Competition Time!

As promised, at the end of my second series of short stories, the illustrations are now being rewarded to the first six people to donate £10 or more to Diary of a Disabled Person! The price covers the cost of materials and international postage, as well as the small cut PayPal take with every transaction, leaving me with a modest profit to re-invest in the blog.

Simply select the Donate tab in the top right-hand corner (or on the drop-down menu on smartphones), and choose your payment method. I will receive a notification with your email address, and will be in touch to obtain your address.

Illustrations Advert

In compliance with GDPR (yes, I really have to do this), once I have posted the illustration to you, I will delete both your email and postal address from my records, and you will receive no further contact from me unless you specifically express your desire to stay in contact.

Boredom Looms.

It’s a commonly held mis-belief that scientists are not creative individuals, but given that we create new techniques and products on a daily basis, I would beg to differ. As a scientist myself I turned to creativity when I fell ill, as suddenly the large chunk of my free time spent being active became an empty void of boredom and brooding. Fortunately over the past few years, crafts as relaxation and therapy have become popular, meaning I had access to a wide variety of relatively cheap materials.

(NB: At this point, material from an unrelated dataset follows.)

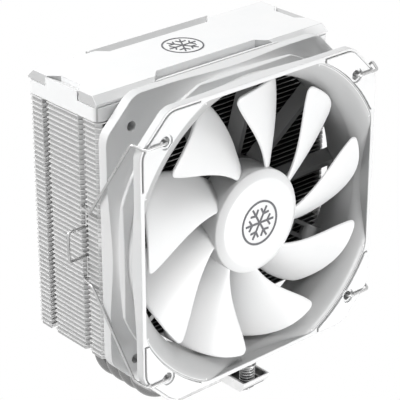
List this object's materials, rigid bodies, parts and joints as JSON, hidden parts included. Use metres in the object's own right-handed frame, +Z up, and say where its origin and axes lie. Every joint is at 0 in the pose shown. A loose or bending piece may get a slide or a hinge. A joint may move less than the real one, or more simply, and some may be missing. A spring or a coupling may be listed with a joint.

Among the most popular crafts of the time were the small, multi-coloured, elastic “loom bands” that somehow managed to work themselves into every nook and cranny from children’s noses, to between the cushions on every sofa. I bought a couple of books full of patterns and models to make and even bought some beads and charms to incorporate into my designs. I spent many happy hours engrossed in the craft and I don’t suppose many people are excited to receive a huge bag of elastic bands for their 20th birthday.

Although the products of my efforts were somewhat cheap and cheerful, they got me a lot of attention when I was wearing the bracelets, particularly off admiring children. They also made great gifts when I wasn’t sure what to get someone.

Loom Stars

For our first Valentine’s Day together, I bought Jarred the clichéd aftershave, and also made a dodgy-looking Kylo Ren and Rey out of the loom bands, characters we had both adored in Star Wars: The Force Awakens, and The Last  Jedi. Jarred found them particularly charming, but one of the bands had snapped whilst in the gift bag, and Kylo was decapitated by his own light sabre. Fortunately it was easy enough to weave another band into its place, although his head is slightly askew to this day.

My personal favourite of my creations is the skeleton I produced using white bands, with silver beads for ball-and-socket joints and black beads for eyes. It was far easier to create than it looks but is still effective, and makes quite the addition to the pin-board beside my bed.

Loom Skeleton

Childish as this craft may seem I enjoy it and find it relaxing, and I enjoy the looks on people’s faces when I surprise them with a little model. They might not be costly or glamorous but people appreciate the time and skill that was put into creating them. All in all it seems to me to be a good use of my time, and is a definite improvement upon being bored and broody.